● **Written problem**:
Within the material below, find each line bearing the word "object" and present it.

● **Data for processing**:
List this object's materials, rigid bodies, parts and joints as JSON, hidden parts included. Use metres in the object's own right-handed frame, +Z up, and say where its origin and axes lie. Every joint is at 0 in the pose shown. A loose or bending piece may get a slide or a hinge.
==
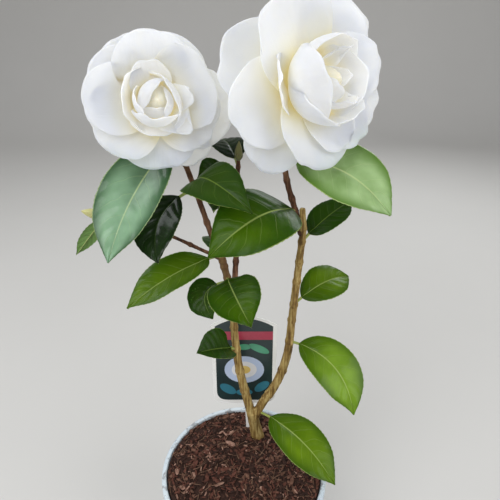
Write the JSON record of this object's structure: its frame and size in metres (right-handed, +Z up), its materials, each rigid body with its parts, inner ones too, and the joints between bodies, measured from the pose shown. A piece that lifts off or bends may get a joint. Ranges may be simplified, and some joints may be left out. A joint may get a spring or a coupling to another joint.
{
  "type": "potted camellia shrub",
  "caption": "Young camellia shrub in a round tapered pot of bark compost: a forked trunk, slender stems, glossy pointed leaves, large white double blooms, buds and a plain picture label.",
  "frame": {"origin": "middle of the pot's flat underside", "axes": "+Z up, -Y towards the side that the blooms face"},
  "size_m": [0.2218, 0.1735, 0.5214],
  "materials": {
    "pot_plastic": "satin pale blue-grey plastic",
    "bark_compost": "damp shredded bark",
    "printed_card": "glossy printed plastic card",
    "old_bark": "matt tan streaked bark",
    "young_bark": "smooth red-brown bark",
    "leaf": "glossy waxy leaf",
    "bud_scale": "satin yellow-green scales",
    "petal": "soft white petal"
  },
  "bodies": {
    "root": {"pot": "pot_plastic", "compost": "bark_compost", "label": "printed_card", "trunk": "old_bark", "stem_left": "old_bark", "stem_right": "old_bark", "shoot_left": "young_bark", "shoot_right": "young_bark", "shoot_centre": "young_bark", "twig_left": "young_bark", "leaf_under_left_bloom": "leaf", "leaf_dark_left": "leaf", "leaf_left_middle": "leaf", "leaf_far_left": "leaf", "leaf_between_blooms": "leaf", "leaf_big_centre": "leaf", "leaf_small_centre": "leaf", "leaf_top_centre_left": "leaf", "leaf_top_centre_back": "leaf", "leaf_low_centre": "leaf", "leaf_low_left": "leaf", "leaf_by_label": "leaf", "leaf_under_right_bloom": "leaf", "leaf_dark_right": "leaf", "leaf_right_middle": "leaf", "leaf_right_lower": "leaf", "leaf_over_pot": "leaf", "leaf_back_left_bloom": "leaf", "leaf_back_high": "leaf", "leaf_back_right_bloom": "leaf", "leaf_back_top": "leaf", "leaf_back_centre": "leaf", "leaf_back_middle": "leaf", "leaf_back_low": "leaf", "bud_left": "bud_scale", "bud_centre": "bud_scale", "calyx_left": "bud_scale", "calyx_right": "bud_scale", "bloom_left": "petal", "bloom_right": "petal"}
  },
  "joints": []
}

● **Solution below**:
List this object's materials, rigid bodies, parts and joints as JSON, hidden parts included. Use metres in the object's own right-handed frame, +Z up, and say where its origin and axes lie. Every joint is at 0 in the pose shown. A loose or bending piece may get a slide or a hinge.
Write the JSON record of this object's structure: its frame and size in metres (right-handed, +Z up), its materials, each rigid body with its parts, inner ones too, and the joints between bodies, measured from the pose shown. A piece that lifts off or bends may get a joint. Ranges may be simplified, and some joints may be left out. A joint may get a spring or a coupling to another joint.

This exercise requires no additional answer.